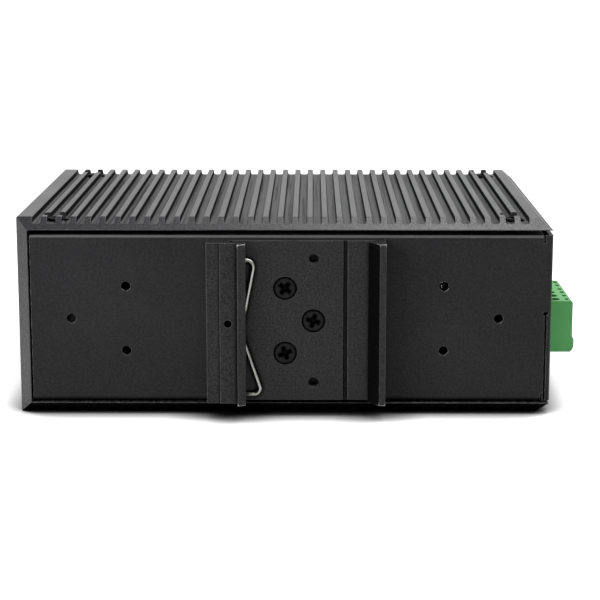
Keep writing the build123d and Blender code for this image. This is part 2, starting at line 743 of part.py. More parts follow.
def din_clip():
    """The clip's section, drilled for its screws, its spare holes and a locating pin."""
    clip = profile_along_z(clip_section(), CLIP_BOTTOM, CLIP_TOP)
    cuts = []
    for x, z in clip_screw_places():
        cuts += countersink(x, z, CLIP_HEAD_RADIUS + COUNTERSINK_GAP, M3_CLEAR_RADIUS)
    for z in (CLIP_BOTTOM + CLIP_SPARE_INSET, CLIP_TOP - CLIP_SPARE_INSET):
        x = CLIP_SCREW_X + CLIP_SCREW_ROW
        cuts += countersink(x, z, CLIP_SPARE_RADIUS + CLIP_SPARE_SINK, CLIP_SPARE_RADIUS)
    block_face = BACK_FACE - CLIP_BLOCK_HEIGHT
    cuts.append(
        rod_y(
            CLIP_PIN_HOLE_X,
            MID_Z,
            CLIP_PIN_HOLE_RADIUS,
            block_face - THROUGH,
            block_face + CLIP_PIN_HOLE_DEPTH,
        )
    )
    return clip - cuts


def clip_screw():
    """Flat countersunk head with a cross recess, head up, its top at Z = 0."""
    cone_height = CLIP_HEAD_HEIGHT - COUNTERSINK_GAP
    head = rod_z(0, 0, CLIP_HEAD_RADIUS, -COUNTERSINK_GAP, 0)
    cone = Cone(M3_RADIUS, CLIP_HEAD_RADIUS, cone_height)
    cone = Pos(0, 0, -COUNTERSINK_GAP - cone_height / 2) * cone
    shank = rod_z(0, 0, M3_RADIUS, -CLIP_SCREW_LENGTH, -CLIP_HEAD_HEIGHT)
    return head + cone + shank - cross_cut(CLIP_CROSS_WIDTH, CLIP_CROSS_LENGTH, CLIP_CROSS_DEPTH)


def clip_screws():
    """Three screws, each stopped at its own turn of the cross."""
    screws = []
    for (x, z), turn in zip(clip_screw_places(), CLIP_SCREW_TURNS):
        screws.append(Pos(x, CLIP_FACE, z) * Rot(90, 0, 0) * Rot(0, 0, turn) * clip_screw())
    return screws


def spring_route():
    """Points of the wire, from its upper hook through the bow to its lower hook."""
    hidden = CLIP_UNDERCUT_X + SPRING_WIRE_RADIUS + SPRING_END_GAP
    upper_z = CLIP_TOP - SPRING_UPPER_INSET
    lower_z = CLIP_BOTTOM + SPRING_LOWER_INSET
    return [
        (hidden, upper_z),
        (CLIP_LIP_X + SPRING_UPPER_X, upper_z),
        (CLIP_LIP_X + SPRING_BOW_X, MID_Z - SPRING_BOW_DROP),
        (CLIP_LIP_X + SPRING_LOWER_X, lower_z),
        (hidden, lower_z),
    ]


def clip_spring():
    """Round wire bent in one plane over the clip's face."""
    y = CLIP_FACE - SPRING_WIRE_RADIUS - SPRING_LIFT
    points = [Vector(x, y, z) for x, z in spring_route()]
    radii = [SPRING_UPPER_RADIUS, SPRING_BOW_RADIUS, SPRING_LOWER_RADIUS]
    path = FilletPolyline(*points, radius=radii)
    start = Plane(origin=path @ 0, z_dir=path % 0)
    return sweep(start * Circle(SPRING_WIRE_RADIUS), path=path)


# Main board and what carries it

def standoff_places():
    """X and Y of the four standoffs on the lower flanges."""
    reach = HALF_LENGTH - STANDOFF_END_GAP
    rows = (STANDOFF_BACK_INSET, CASE_DEPTH - STANDOFF_FRONT_INSET)
    return [(x, y) for y in rows for x in (-reach, reach)]


def main_board():
    """Bare board with its four screw holes."""
    board = block(BOARD_LEFT, BOARD_RIGHT, BOARD_BACK, BOARD_FRONT, BOARD_BOTTOM, BOARD_TOP)
    holes = []
    for x, y in standoff_places():
        holes.append(rod_z(x, y, M3_CLEAR_RADIUS, BOARD_BOTTOM - THROUGH, BOARD_TOP + THROUGH))
    return board - holes


def standoffs():
    """Hexagon posts riveted into the flanges and tapped for the board screws."""
    posts = []
    for x, y in standoff_places():
        base = SHEET_BOTTOM + SHEET
        hexagon = Pos(x, y, base) * RegularPolygon(STANDOFF_FLATS / 2, 6, major_radius=False)
        post = extrude(hexagon, amount=STANDOFF_HEIGHT)
        post += rod_z(x, y, M3_RADIUS, SHEET_BOTTOM, base)
        floor = BOARD_BOTTOM - STANDOFF_BORE_SHARE * STANDOFF_HEIGHT
        post -= rod_z(x, y, M3_RADIUS, floor, BOARD_BOTTOM + THROUGH)
        posts.append(post)
    return posts


def board_screws():
    """One screw down into each standoff."""
    length = BOARD_THICKNESS + BOARD_SCREW_SHARE * STANDOFF_HEIGHT
    return [Pos(x, y, BOARD_TOP) * pan_screw(length) for x, y in standoff_places()]


def chip(across, along, length, width, height):
    """A flat package on the board with a pin-one dimple, placed by its shares of the case."""
    top = BOARD_TOP + height
    left = across * HALF_LENGTH - length / 2
    back = along * CASE_DEPTH + width / 2
    body = block(left, left + length, back - width, back, BOARD_TOP, top)
    corner = (left + DIMPLE_INSET, back - DIMPLE_INSET)
    return body - rod_z(*corner, DIMPLE_RADIUS, top - DIMPLE_DEPTH, top + THROUGH)


def driver_chip(step):
    """One line driver of the row behind the serial ports."""
    across = DRIVER_FIRST_SHARE + DRIVER_STEP_SHARE * step
    return chip(across, DRIVER_DEPTH_SHARE, DRIVER_LENGTH, DRIVER_WIDTH, DRIVER_HEIGHT)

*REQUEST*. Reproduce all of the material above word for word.

*SOLUTION FOR THIS PROBLEM*.
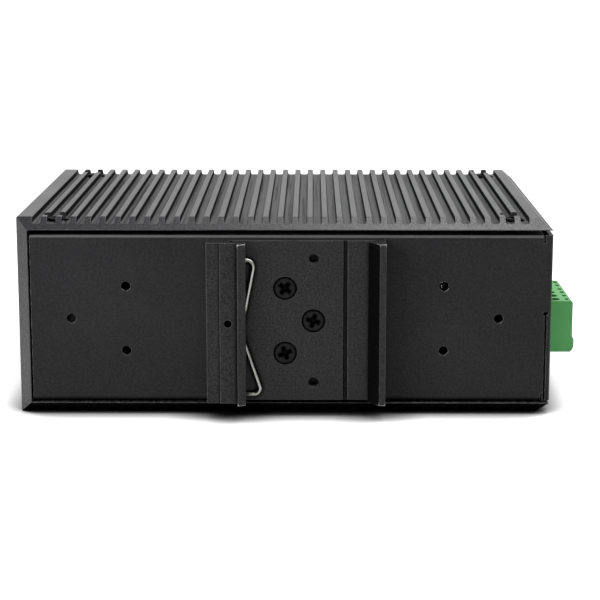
Keep writing the build123d and Blender code for this image. This is part 2, starting at line 743 of part.py. More parts follow.
def din_clip():
    """The clip's section, drilled for its screws, its spare holes and a locating pin."""
    clip = profile_along_z(clip_section(), CLIP_BOTTOM, CLIP_TOP)
    cuts = []
    for x, z in clip_screw_places():
        cuts += countersink(x, z, CLIP_HEAD_RADIUS + COUNTERSINK_GAP, M3_CLEAR_RADIUS)
    for z in (CLIP_BOTTOM + CLIP_SPARE_INSET, CLIP_TOP - CLIP_SPARE_INSET):
        x = CLIP_SCREW_X + CLIP_SCREW_ROW
        cuts += countersink(x, z, CLIP_SPARE_RADIUS + CLIP_SPARE_SINK, CLIP_SPARE_RADIUS)
    block_face = BACK_FACE - CLIP_BLOCK_HEIGHT
    cuts.append(
        rod_y(
            CLIP_PIN_HOLE_X,
            MID_Z,
            CLIP_PIN_HOLE_RADIUS,
            block_face - THROUGH,
            block_face + CLIP_PIN_HOLE_DEPTH,
        )
    )
    return clip - cuts


def clip_screw():
    """Flat countersunk head with a cross recess, head up, its top at Z = 0."""
    cone_height = CLIP_HEAD_HEIGHT - COUNTERSINK_GAP
    head = rod_z(0, 0, CLIP_HEAD_RADIUS, -COUNTERSINK_GAP, 0)
    cone = Cone(M3_RADIUS, CLIP_HEAD_RADIUS, cone_height)
    cone = Pos(0, 0, -COUNTERSINK_GAP - cone_height / 2) * cone
    shank = rod_z(0, 0, M3_RADIUS, -CLIP_SCREW_LENGTH, -CLIP_HEAD_HEIGHT)
    return head + cone + shank - cross_cut(CLIP_CROSS_WIDTH, CLIP_CROSS_LENGTH, CLIP_CROSS_DEPTH)


def clip_screws():
    """Three screws, each stopped at its own turn of the cross."""
    screws = []
    for (x, z), turn in zip(clip_screw_places(), CLIP_SCREW_TURNS):
        screws.append(Pos(x, CLIP_FACE, z) * Rot(90, 0, 0) * Rot(0, 0, turn) * clip_screw())
    return screws


def spring_route():
    """Points of the wire, from its upper hook through the bow to its lower hook."""
    hidden = CLIP_UNDERCUT_X + SPRING_WIRE_RADIUS + SPRING_END_GAP
    upper_z = CLIP_TOP - SPRING_UPPER_INSET
    lower_z = CLIP_BOTTOM + SPRING_LOWER_INSET
    return [
        (hidden, upper_z),
        (CLIP_LIP_X + SPRING_UPPER_X, upper_z),
        (CLIP_LIP_X + SPRING_BOW_X, MID_Z - SPRING_BOW_DROP),
        (CLIP_LIP_X + SPRING_LOWER_X, lower_z),
        (hidden, lower_z),
    ]


def clip_spring():
    """Round wire bent in one plane over the clip's face."""
    y = CLIP_FACE - SPRING_WIRE_RADIUS - SPRING_LIFT
    points = [Vector(x, y, z) for x, z in spring_route()]
    radii = [SPRING_UPPER_RADIUS, SPRING_BOW_RADIUS, SPRING_LOWER_RADIUS]
    path = FilletPolyline(*points, radius=radii)
    start = Plane(origin=path @ 0, z_dir=path % 0)
    return sweep(start * Circle(SPRING_WIRE_RADIUS), path=path)


# Main board and what carries it

def standoff_places():
    """X and Y of the four standoffs on the lower flanges."""
    reach = HALF_LENGTH - STANDOFF_END_GAP
    rows = (STANDOFF_BACK_INSET, CASE_DEPTH - STANDOFF_FRONT_INSET)
    return [(x, y) for y in rows for x in (-reach, reach)]


def main_board():
    """Bare board with its four screw holes."""
    board = block(BOARD_LEFT, BOARD_RIGHT, BOARD_BACK, BOARD_FRONT, BOARD_BOTTOM, BOARD_TOP)
    holes = []
    for x, y in standoff_places():
        holes.append(rod_z(x, y, M3_CLEAR_RADIUS, BOARD_BOTTOM - THROUGH, BOARD_TOP + THROUGH))
    return board - holes


def standoffs():
    """Hexagon posts riveted into the flanges and tapped for the board screws."""
    posts = []
    for x, y in standoff_places():
        base = SHEET_BOTTOM + SHEET
        hexagon = Pos(x, y, base) * RegularPolygon(STANDOFF_FLATS / 2, 6, major_radius=False)
        post = extrude(hexagon, amount=STANDOFF_HEIGHT)
        post += rod_z(x, y, M3_RADIUS, SHEET_BOTTOM, base)
        floor = BOARD_BOTTOM - STANDOFF_BORE_SHARE * STANDOFF_HEIGHT
        post -= rod_z(x, y, M3_RADIUS, floor, BOARD_BOTTOM + THROUGH)
        posts.append(post)
    return posts


def board_screws():
    """One screw down into each standoff."""
    length = BOARD_THICKNESS + BOARD_SCREW_SHARE * STANDOFF_HEIGHT
    return [Pos(x, y, BOARD_TOP) * pan_screw(length) for x, y in standoff_places()]


def chip(across, along, length, width, height):
    """A flat package on the board with a pin-one dimple, placed by its shares of the case."""
    top = BOARD_TOP + height
    left = across * HALF_LENGTH - length / 2
    back = along * CASE_DEPTH + width / 2
    body = block(left, left + length, back - width, back, BOARD_TOP, top)
    corner = (left + DIMPLE_INSET, back - DIMPLE_INSET)
    return body - rod_z(*corner, DIMPLE_RADIUS, top - DIMPLE_DEPTH, top + THROUGH)


def driver_chip(step):
    """One line driver of the row behind the serial ports."""
    across = DRIVER_FIRST_SHARE + DRIVER_STEP_SHARE * step
    return chip(across, DRIVER_DEPTH_SHARE, DRIVER_LENGTH, DRIVER_WIDTH, DRIVER_HEIGHT)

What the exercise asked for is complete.